* BEGIN GIVEN DATA *
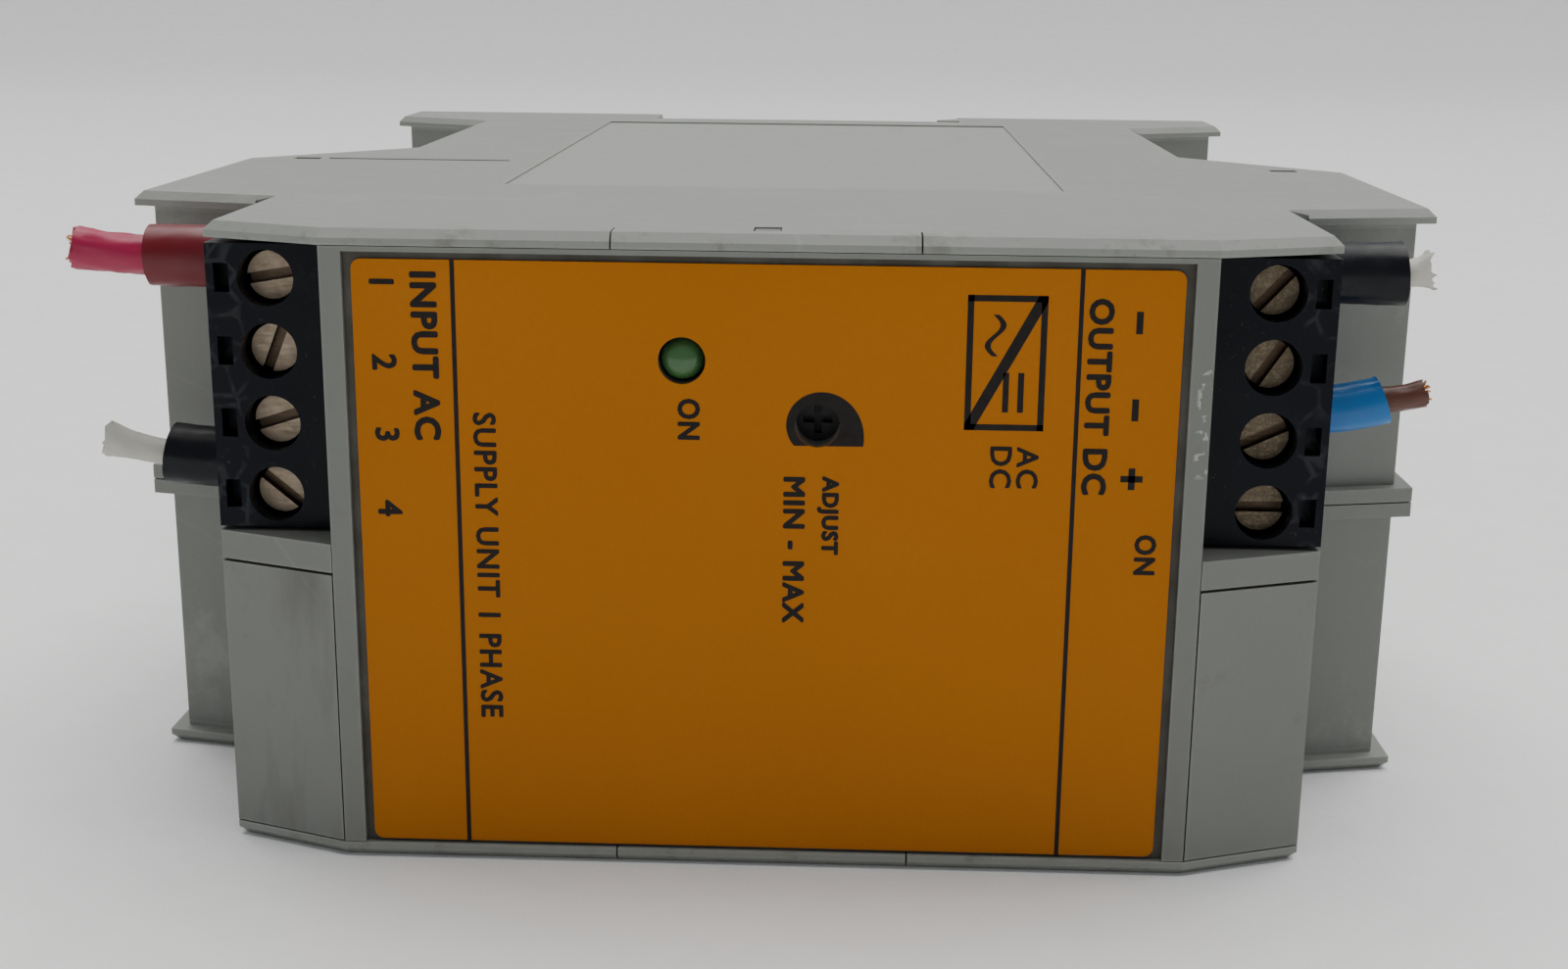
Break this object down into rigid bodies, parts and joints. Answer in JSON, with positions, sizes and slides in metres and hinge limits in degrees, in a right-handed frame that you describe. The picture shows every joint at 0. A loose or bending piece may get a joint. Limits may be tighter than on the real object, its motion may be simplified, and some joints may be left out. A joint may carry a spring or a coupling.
{
  "type": "din rail power supply",
  "caption": "Modular power supply for a 35 mm top-hat rail, with plug-in screw terminals, status lamp, voltage adjuster and a sprung rail latch.",
  "frame": {"origin": "middle of the face that seats on the rail, halfway along the width on the rail", "axes": "+Y from the front face towards the rail, +X to the output end (top when mounted), +Z along the rail, upwards with the device lying on its side"},
  "size_m": [0.1009, 0.1145, 0.045],
  "materials": {
    "housing_plastic": "fine moulded texture, slightly worn",
    "label_plate": "satin printed film",
    "lamp_lens": "tinted translucent",
    "trimmer_body": "smooth",
    "trimmer_rotor": "smooth",
    "terminal_plastic": "fine moulded",
    "contact_metal": "tinned",
    "clamp_metal": "zinc plated",
    "screw_metal": "plated, worn",
    "sleeve_red": "soft PVC",
    "sleeve_black": "soft PVC",
    "sleeve_blue": "soft PVC",
    "core_pink": "soft PVC with bared strands",
    "core_white": "soft PVC with bared strands",
    "core_brown": "soft PVC",
    "circuit_board": "solder mask",
    "fuse_ceramic": "glazed",
    "copper_winding": "enamelled wire",
    "film_capacitor": "epoxy filled",
    "capacitor_sleeve": "shrink sleeve",
    "heatsink_aluminium": "extruded",
    "semiconductor": "moulded epoxy",
    "ferrite": "sintered",
    "winding_tape": "polyester tape",
    "spring_steel": "drawn wire"
  },
  "bodies": {
    "housing": {"housing_lower": "housing_plastic", "housing_upper": "housing_plastic", "front_cover": "housing_plastic", "cover_dividers": "housing_plastic", "front_label": "label_plate", "status_led": "lamp_lens", "adjust_pot": "trimmer_body", "input_header": "terminal_plastic", "input_header_pins": "contact_metal", "input_filler": "housing_plastic", "output_header": "terminal_plastic", "output_header_pins": "contact_metal", "output_filler": "housing_plastic", "main_board": "circuit_board", "control_board": "circuit_board", "front_board": "circuit_board", "fuse": "fuse_ceramic", "line_choke": "copper_winding", "x_capacitor": "film_capacitor", "bridge_rectifier": "semiconductor", "bulk_capacitor": "capacitor_sleeve", "primary_heatsink": "heatsink_aluminium", "primary_transistor": "semiconductor", "transformer_core": "ferrite", "transformer_winding": "winding_tape", "secondary_heatsink": "heatsink_aluminium", "output_rectifier": "semiconductor", "output_capacitors": "capacitor_sleeve", "output_inductor": "copper_winding", "latch_spring": "spring_steel"},
    "input_plug": {"input_plug": "terminal_plastic", "input_contacts": "contact_metal", "input_wire_1_sleeve": "sleeve_red", "input_wire_1_core": "core_pink", "input_wire_4_sleeve": "sleeve_black", "input_wire_4_core": "core_white"},
    "input_screw_1": {"input_screw_1": "screw_metal"},
    "input_clamp_1": {"input_clamp_1": "clamp_metal"},
    "input_screw_2": {"input_screw_2": "screw_metal"},
    "input_clamp_2": {"input_clamp_2": "clamp_metal"},
    "input_screw_3": {"input_screw_3": "screw_metal"},
    "input_clamp_3": {"input_clamp_3": "clamp_metal"},
    "input_screw_4": {"input_screw_4": "screw_metal"},
    "input_clamp_4": {"input_clamp_4": "clamp_metal"},
    "output_plug": {"output_plug": "terminal_plastic", "output_contacts": "contact_metal", "output_wire_1_sleeve": "sleeve_black", "output_wire_1_core": "core_white", "output_wire_3_sleeve": "sleeve_blue", "output_wire_3_core": "core_brown"},
    "output_screw_1": {"output_screw_1": "screw_metal"},
    "output_clamp_1": {"output_clamp_1": "clamp_metal"},
    "output_screw_2": {"output_screw_2": "screw_metal"},
    "output_clamp_2": {"output_clamp_2": "clamp_metal"},
    "output_screw_3": {"output_screw_3": "screw_metal"},
    "output_clamp_3": {"output_clamp_3": "clamp_metal"},
    "output_screw_4": {"output_screw_4": "screw_metal"},
    "output_clamp_4": {"output_clamp_4": "clamp_metal"},
    "adjust_rotor": {"adjust_rotor": "trimmer_rotor"},
    "rail_latch": {"rail_latch": "housing_plastic"}
  },
  "joints": [
    {"name": "input_plug_slide", "type": "slide", "parent": "housing", "child": "input_plug", "axis": [-1, 0, 0], "range_m": [0, 0.014]},
    {"name": "input_screw_1_turn", "type": "hinge", "parent": "input_plug", "child": "input_screw_1", "pos_m": [-0.0344, -0.1, 0.01862], "axis": [0, -1, 0], "range_deg": [0, 720]},
    {"name": "input_clamp_1_slide", "type": "slide", "parent": "input_plug", "child": "input_clamp_1", "axis": [0, 1, 0], "range_m": [0, 0.001]},
    {"name": "input_screw_2_turn", "type": "hinge", "parent": "input_plug", "child": "input_screw_2", "pos_m": [-0.0344, -0.1, 0.01354], "axis": [0, -1, 0], "range_deg": [0, 720]},
    {"name": "input_clamp_2_slide", "type": "slide", "parent": "input_plug", "child": "input_clamp_2", "axis": [0, 1, 0], "range_m": [0, 0.001]},
    {"name": "input_screw_3_turn", "type": "hinge", "parent": "input_plug", "child": "input_screw_3", "pos_m": [-0.0344, -0.1, 0.00846], "axis": [0, -1, 0], "range_deg": [0, 720]},
    {"name": "input_clamp_3_slide", "type": "slide", "parent": "input_plug", "child": "input_clamp_3", "axis": [0, 1, 0], "range_m": [0, 0.001]},
    {"name": "input_screw_4_turn", "type": "hinge", "parent": "input_plug", "child": "input_screw_4", "pos_m": [-0.0344, -0.1, 0.00338], "axis": [0, -1, 0], "range_deg": [0, 720]},
    {"name": "input_clamp_4_slide", "type": "slide", "parent": "input_plug", "child": "input_clamp_4", "axis": [0, 1, 0], "range_m": [0, 0.001]},
    {"name": "output_plug_slide", "type": "slide", "parent": "housing", "child": "output_plug", "axis": [1, 0, 0], "range_m": [0, 0.014]},
    {"name": "output_screw_1_turn", "type": "hinge", "parent": "output_plug", "child": "output_screw_1", "pos_m": [0.0344, -0.1, 0.01862], "axis": [0, -1, 0], "range_deg": [0, 720]},
    {"name": "output_clamp_1_slide", "type": "slide", "parent": "output_plug", "child": "output_clamp_1", "axis": [0, 1, 0], "range_m": [0, 0.001]},
    {"name": "output_screw_2_turn", "type": "hinge", "parent": "output_plug", "child": "output_screw_2", "pos_m": [0.0344, -0.1, 0.01354], "axis": [0, -1, 0], "range_deg": [0, 720]},
    {"name": "output_clamp_2_slide", "type": "slide", "parent": "output_plug", "child": "output_clamp_2", "axis": [0, 1, 0], "range_m": [0, 0.001]},
    {"name": "output_screw_3_turn", "type": "hinge", "parent": "output_plug", "child": "output_screw_3", "pos_m": [0.0344, -0.1, 0.00846], "axis": [0, -1, 0], "range_deg": [0, 720]},
    {"name": "output_clamp_3_slide", "type": "slide", "parent": "output_plug", "child": "output_clamp_3", "axis": [0, 1, 0], "range_m": [0, 0.001]},
    {"name": "output_screw_4_turn", "type": "hinge", "parent": "output_plug", "child": "output_screw_4", "pos_m": [0.0344, -0.1, 0.00338], "axis": [0, -1, 0], "range_deg": [0, 720]},
    {"name": "output_clamp_4_slide", "type": "slide", "parent": "output_plug", "child": "output_clamp_4", "axis": [0, 1, 0], "range_m": [0, 0.001]},
    {"name": "adjust_turn", "type": "hinge", "parent": "housing", "child": "adjust_rotor", "pos_m": [0.00356, -0.1, 0.00965], "axis": [0, 1, 0], "range_deg": [-135, 135]},
    {"name": "rail_latch_slide", "type": "slide", "parent": "housing", "child": "rail_latch", "axis": [-1, 0, 0], "range_m": [0, 0.004], "stiffness_N_per_m": 400, "springref_m": -0.01, "deforming": ["latch_spring"]}
  ],
  "couplings": [
    {"joint": "input_screw_1_turn", "follows": "input_clamp_1_slide", "rad_per_m": 12566},
    {"joint": "input_screw_2_turn", "follows": "input_clamp_2_slide", "rad_per_m": 12566},
    {"joint": "input_screw_3_turn", "follows": "input_clamp_3_slide", "rad_per_m": 12566},
    {"joint": "input_screw_4_turn", "follows": "input_clamp_4_slide", "rad_per_m": 12566},
    {"joint": "output_screw_1_turn", "follows": "output_clamp_1_slide", "rad_per_m": 12566},
    {"joint": "output_screw_2_turn", "follows": "output_clamp_2_slide", "rad_per_m": 12566},
    {"joint": "output_screw_3_turn", "follows": "output_clamp_3_slide", "rad_per_m": 12566},
    {"joint": "output_screw_4_turn", "follows": "output_clamp_4_slide", "rad_per_m": 12566}
  ]
}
* END GIVEN DATA *
State the count of lines holding the string "that" in the listing above, and nothing else.

2